The Secret Doctrine, based on Stanzas translated from the Secret Book of Dzyan with commentary and explanations by HPB, contains the most comprehensive account of esoteric wisdom or Theosophy available to the public. The preparation of the work was a most difficult task, since the author not only had the responsibility of explaining theosophical concepts and principles as clearly as possible, but also had the further assignment of demonstrating the presence of this wisdom in religion, science, and other fields of knowledge.
In 1889 HPB published The Key to Theosophy,
‘a clear Exposition, in the form of Question and Answer, of the Ethics, Science and Philosophy for the study of which the Theosophical Society has been founded’
and the devotional, mystical gem called The Voice of the Silence, containing selected excerpts translated from an Eastern scripture, The Book of the Golden Precepts, which, deeply occult and mystical in nature, she had learnt by heart during her training in the East.

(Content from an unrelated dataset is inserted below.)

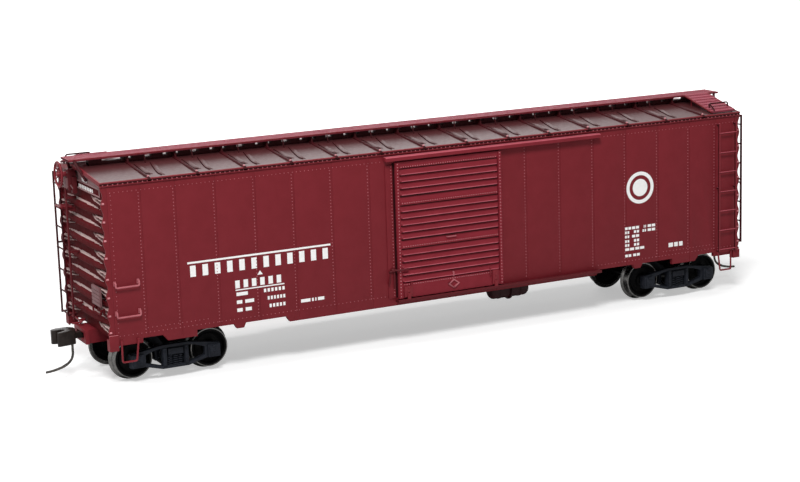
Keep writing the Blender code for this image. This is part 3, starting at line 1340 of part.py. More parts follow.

This little book, first published in 1889, carries the same metaphysical message as does The Secret Doctrine.
In July 1890, HPB established the European Headquarters of the Theosophical Society at 19, Avenue Road, St John’s Wood, London. Here she died on 8 May 1891.
Against the background of her writings and teachings, her life and character, her mission and occult powers, HPB has proved to be the greatest modern Occultist in the history of Western civilization.